Additionally, review your bank statement for any bank service charges or fees that you have not yet recorded in your own books. These can include monthly maintenance fees or overdraft charges, which banks typically deduct automatically. Conversely, look for any interest earned that the bank has credited to your account. This interest income needs to be added to your records to ensure they are complete.
Finally, look for any potential errors, either in your own records or on the bank statement. Mistaken entries, forgotten transactions, or bank processing errors can cause discrepancies. Early identification helps streamline subsequent adjustment steps. This comprehensive collection establishes a solid foundation for accurate reconciliation.
The first step involves modifying the ending balance reported on your bank statement. This adjustment accounts for items the bank has not yet processed by the statement date. Begin with the ending cash balance stated on your bank statement. This figure represents the bank’s perspective of your account.
To this bank statement balance, add any deposits in transit. These are funds you have deposited that the bank has not yet posted to your statement. Adding these amounts ensures that the bank’s balance reflects all money that has actually reached your account.
Following this, subtract any outstanding checks from the bank statement balance. These checks represent payments you have issued that have not yet been presented to or cleared by the bank. Removing these amounts accounts for funds that have left your control but are not yet reflected by the bank.
The resulting figure, after adding deposits in transit and subtracting outstanding checks, is known as the adjusted bank balance. This amount represents what your bank balance would be if all transactions were aligned as of the statement date. This adjusted balance must ultimately match your adjusted records balance for a successful reconciliation.
The next phase focuses on updating and correcting the balance in your financial records. Start with the ending cash balance as recorded in your checkbook register or accounting software. This figure represents your internal view of available funds before any reconciliation adjustments.
To this balance, add any interest earned that the bank has credited to your account. This appears on your bank statement but may not be recorded in your records. Incorporating this interest income ensures your internal balance reflects all money you have gained.
Conversely, subtract any bank service charges or fees that the bank has deducted from your account. These can include monthly service fees, overdraft charges, or fees for specific transactions, which are typically automatically debited by the bank. Recording these deductions updates your balance to reflect all direct bank expenses.

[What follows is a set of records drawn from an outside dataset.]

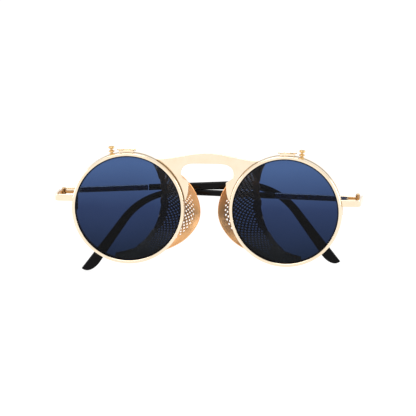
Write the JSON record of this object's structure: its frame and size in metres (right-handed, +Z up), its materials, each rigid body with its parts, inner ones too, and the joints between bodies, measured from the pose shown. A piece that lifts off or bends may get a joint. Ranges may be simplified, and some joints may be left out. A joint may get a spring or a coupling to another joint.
{
  "type": "round flip-up steampunk sunglasses",
  "caption": "Round gold-rimmed sunglasses with flip-up tinted lenses, a keyhole bridge, perforated nose shields and folding temples.",
  "frame": {"origin": "middle of the bridge plate's flat front face, above the keyhole, midway between the two eyewires", "axes": "+X to the right as seen from the front, +Y from the front towards the wearer, +Z up as worn"},
  "size_m": [0.1402, 0.0328, 0.0647],
  "materials": {
    "gold_plate": "polished pale gold plate",
    "gilt_screw": "gilt screws and pins, slightly duller",
    "clear_lens": "clear, polished",
    "tinted_lens": "blue-grey tint, polished",
    "black_tip": "glossy black"
  },
  "bodies": {
    "root": {"bridge_plate": "gold_plate", "left_eyewire": "gold_plate", "left_clear_lens": "clear_lens", "left_end_piece": "gold_plate", "left_frame_hinge_leaf": "gold_plate", "left_nose_shield": "gold_plate", "left_rim_lock_upper": "gold_plate", "left_rim_lock_lower": "gold_plate", "left_rim_lock_screw": "gilt_screw", "left_flip_hinge_bracket": "gold_plate", "left_flip_hinge_pin": "gilt_screw", "left_temple_hinge_screw": "gilt_screw", "right_eyewire": "gold_plate", "right_clear_lens": "clear_lens", "right_end_piece": "gold_plate", "right_frame_hinge_leaf": "gold_plate", "right_nose_shield": "gold_plate", "right_rim_lock_upper": "gold_plate", "right_rim_lock_lower": "gold_plate", "right_rim_lock_screw": "gilt_screw", "right_flip_hinge_bracket": "gold_plate", "right_flip_hinge_pin": "gilt_screw", "right_temple_hinge_screw": "gilt_screw"},
    "left_flip": {"left_flip_rim": "gold_plate", "left_tinted_lens": "tinted_lens", "left_flip_knuckle": "gold_plate", "left_flip_stud": "gold_plate"},
    "right_flip": {"right_flip_rim": "gold_plate", "right_tinted_lens": "tinted_lens", "right_flip_knuckle": "gold_plate", "right_flip_stud": "gold_plate"},
    "left_temple": {"left_temple_arm": "gold_plate", "left_temple_hinge_leaf": "gold_plate", "left_temple_tip": "black_tip"},
    "right_temple": {"right_temple_arm": "gold_plate", "right_temple_hinge_leaf": "gold_plate", "right_temple_tip": "black_tip"}
  },
  "joints": [
    {"name": "left_flip_up", "type": "hinge", "parent": "root", "child": "left_flip", "pos_m": [-0.0369, -0.00055, 0.0037], "axis": [-1, 0, 0], "range_deg": [0, 90]},
    {"name": "right_flip_up", "type": "hinge", "parent": "root", "child": "right_flip", "pos_m": [0.0369, -0.00055, 0.0037], "axis": [-1, 0, 0], "range_deg": [0, 90]},
    {"name": "left_temple_open", "type": "hinge", "parent": "root", "child": "left_temple", "pos_m": [-0.0677, 0.0151, -0.0204], "axis": [0, 0, 1], "range_deg": [0, 86]},
    {"name": "right_temple_open", "type": "hinge", "parent": "root", "child": "right_temple", "pos_m": [0.0677, 0.0151, -0.0204], "axis": [0, 0, -1], "range_deg": [0, 79.12]}
  ],
  "couplings": [
    {"joint": "right_temple_open", "follows": "left_temple_open", "ratio": 0.92}
  ]
}
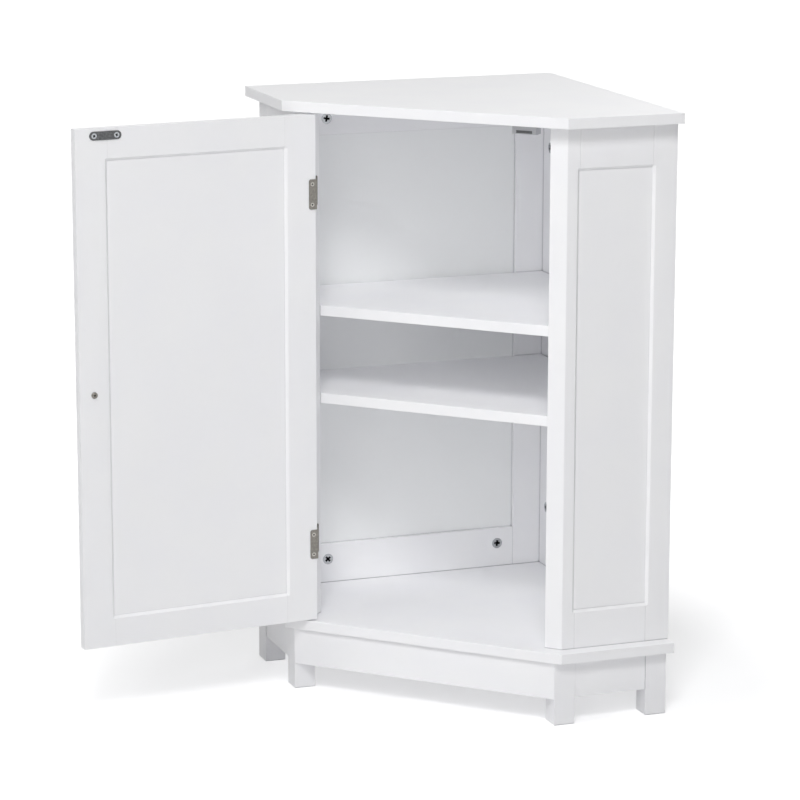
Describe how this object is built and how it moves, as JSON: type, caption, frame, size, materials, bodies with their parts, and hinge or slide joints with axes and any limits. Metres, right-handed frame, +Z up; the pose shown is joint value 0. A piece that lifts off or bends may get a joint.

Finally, correct any errors you may have made in your own records. This could involve transposing numbers when recording a check amount, forgetting to record a deposit, or entering a transaction twice. Adjusting for these internal mistakes ensures your records accurately reflect financial activity. The resulting figure, after these additions and subtractions, is your adjusted records balance, which should align with the adjusted bank balance.
After adjusting both your bank and records balances, these two adjusted figures must precisely match. If they do not, a remaining discrepancy requires further investigation. The goal is to achieve perfect alignment between these two calculated balances.
Common reasons for an imbalance include simple mathematical errors in your additions or subtractions during the reconciliation process. It could also stem from unrecorded transactions, where an item was missed in either your records or the bank’s processing, or duplicate entries. Transposition errors, where numbers are accidentally reversed, are another frequent cause, often resulting in a difference that is evenly divisible by 9.
To troubleshoot, re-check all your calculations for both adjusted balances. Even a minor arithmetic mistake can prevent matching. Next, compare every transaction on your bank statement against your records, marking off cleared items. This thorough comparison helps identify any missing or unmatched transactions.
Look for overlooked amounts, such as unrecorded ATM withdrawals or debit card purchases. Pay close attention to transactions that are exactly double or half of another amount, as this indicates an entry error. If a discrepancy persists and you suspect a bank error (e.g., incorrect deposit or unauthorized charge), gather specific details and contact your bank for clarification. They can investigate their records to resolve any bank-side issues.